#### Prompt
Identify each line in the records below that contains the word "parts", and copy it.

#### Stored items from a collection
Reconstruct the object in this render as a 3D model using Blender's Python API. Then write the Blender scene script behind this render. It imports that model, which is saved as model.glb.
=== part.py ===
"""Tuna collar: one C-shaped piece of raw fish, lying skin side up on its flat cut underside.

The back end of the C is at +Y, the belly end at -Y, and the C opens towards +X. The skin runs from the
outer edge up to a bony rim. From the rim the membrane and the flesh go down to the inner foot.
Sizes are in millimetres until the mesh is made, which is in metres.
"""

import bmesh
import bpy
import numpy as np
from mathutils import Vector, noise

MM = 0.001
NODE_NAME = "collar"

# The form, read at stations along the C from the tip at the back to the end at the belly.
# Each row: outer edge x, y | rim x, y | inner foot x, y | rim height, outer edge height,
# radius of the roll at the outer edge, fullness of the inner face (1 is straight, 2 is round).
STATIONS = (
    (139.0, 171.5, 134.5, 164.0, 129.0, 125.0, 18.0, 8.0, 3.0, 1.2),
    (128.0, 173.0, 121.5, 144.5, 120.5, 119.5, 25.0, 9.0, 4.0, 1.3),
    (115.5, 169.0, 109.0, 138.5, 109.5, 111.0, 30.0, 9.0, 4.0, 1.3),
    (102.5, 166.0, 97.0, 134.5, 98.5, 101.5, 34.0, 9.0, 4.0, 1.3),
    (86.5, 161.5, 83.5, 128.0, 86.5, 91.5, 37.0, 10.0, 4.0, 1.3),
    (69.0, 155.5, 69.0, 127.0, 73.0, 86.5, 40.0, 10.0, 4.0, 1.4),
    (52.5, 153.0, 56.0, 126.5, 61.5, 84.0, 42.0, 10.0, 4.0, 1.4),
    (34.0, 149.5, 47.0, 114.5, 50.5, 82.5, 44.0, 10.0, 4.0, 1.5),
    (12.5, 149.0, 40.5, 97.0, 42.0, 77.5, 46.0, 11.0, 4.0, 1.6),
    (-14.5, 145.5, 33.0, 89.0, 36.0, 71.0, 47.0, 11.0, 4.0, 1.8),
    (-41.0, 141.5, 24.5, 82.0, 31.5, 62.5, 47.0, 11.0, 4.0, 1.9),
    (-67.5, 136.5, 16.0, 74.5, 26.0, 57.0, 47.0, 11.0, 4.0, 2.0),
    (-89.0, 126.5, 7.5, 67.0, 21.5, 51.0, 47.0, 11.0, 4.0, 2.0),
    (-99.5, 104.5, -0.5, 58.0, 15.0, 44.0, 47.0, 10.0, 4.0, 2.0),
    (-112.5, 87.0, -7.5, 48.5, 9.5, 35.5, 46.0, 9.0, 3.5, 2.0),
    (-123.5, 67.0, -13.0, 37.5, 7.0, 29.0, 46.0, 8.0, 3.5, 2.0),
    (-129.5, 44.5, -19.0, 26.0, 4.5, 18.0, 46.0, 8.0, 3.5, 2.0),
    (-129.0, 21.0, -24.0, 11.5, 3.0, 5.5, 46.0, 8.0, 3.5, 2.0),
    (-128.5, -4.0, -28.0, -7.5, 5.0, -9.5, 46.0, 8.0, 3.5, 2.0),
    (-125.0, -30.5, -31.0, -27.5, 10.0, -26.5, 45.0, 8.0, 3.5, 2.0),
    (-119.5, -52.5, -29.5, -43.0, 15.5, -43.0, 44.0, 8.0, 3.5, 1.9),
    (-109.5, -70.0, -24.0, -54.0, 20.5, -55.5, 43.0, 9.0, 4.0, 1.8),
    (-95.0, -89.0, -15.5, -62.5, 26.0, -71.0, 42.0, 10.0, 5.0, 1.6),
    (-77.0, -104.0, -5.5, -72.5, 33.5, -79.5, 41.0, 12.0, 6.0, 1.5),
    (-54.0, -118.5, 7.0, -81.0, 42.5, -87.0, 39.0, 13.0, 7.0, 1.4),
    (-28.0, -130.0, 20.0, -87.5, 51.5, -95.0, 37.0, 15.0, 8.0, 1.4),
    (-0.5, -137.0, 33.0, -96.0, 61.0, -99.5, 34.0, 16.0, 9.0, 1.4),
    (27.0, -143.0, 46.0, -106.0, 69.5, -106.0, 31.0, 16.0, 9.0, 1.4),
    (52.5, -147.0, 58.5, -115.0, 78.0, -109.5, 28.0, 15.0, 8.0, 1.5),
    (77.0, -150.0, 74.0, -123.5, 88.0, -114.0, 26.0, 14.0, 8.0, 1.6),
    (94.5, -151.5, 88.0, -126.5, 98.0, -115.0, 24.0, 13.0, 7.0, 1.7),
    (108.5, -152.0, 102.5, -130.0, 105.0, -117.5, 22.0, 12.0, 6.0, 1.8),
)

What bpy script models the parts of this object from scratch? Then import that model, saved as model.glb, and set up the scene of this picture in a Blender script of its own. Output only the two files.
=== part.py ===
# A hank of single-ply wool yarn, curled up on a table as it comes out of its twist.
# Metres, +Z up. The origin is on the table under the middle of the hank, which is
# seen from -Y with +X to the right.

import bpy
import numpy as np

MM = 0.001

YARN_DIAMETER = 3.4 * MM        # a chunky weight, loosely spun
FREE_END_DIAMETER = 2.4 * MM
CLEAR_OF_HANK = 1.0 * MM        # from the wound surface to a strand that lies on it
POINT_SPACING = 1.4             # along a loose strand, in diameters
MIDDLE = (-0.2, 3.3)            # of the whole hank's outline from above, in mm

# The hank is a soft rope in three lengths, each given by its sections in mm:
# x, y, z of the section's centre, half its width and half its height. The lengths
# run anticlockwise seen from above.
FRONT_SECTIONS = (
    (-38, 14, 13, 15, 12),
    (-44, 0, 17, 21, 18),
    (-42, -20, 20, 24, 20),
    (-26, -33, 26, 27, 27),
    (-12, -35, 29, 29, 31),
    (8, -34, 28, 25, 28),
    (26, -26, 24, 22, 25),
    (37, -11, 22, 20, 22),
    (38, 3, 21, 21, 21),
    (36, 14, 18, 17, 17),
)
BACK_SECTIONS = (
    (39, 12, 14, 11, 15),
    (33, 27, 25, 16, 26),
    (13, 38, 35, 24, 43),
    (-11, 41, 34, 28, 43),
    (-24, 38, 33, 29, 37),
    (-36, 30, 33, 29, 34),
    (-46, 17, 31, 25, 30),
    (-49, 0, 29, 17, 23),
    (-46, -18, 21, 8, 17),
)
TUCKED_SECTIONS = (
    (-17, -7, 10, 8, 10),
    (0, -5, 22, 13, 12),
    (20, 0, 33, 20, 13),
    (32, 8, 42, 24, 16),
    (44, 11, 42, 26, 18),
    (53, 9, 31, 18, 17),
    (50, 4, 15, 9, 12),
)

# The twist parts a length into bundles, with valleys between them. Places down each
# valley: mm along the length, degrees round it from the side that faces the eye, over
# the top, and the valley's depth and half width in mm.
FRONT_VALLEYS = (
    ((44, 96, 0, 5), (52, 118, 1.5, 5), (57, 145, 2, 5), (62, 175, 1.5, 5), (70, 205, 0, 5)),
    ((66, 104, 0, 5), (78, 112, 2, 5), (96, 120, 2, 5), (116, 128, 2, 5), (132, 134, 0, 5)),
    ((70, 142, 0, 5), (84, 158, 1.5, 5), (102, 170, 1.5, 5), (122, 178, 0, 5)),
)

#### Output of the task
What bpy script models the parts of this object from scratch? Then import that model, saved as model.glb, and set up the scene of this picture in a Blender script of its own. Output only the two files.
# The twist parts a length into bundles, with valleys between them. Places down each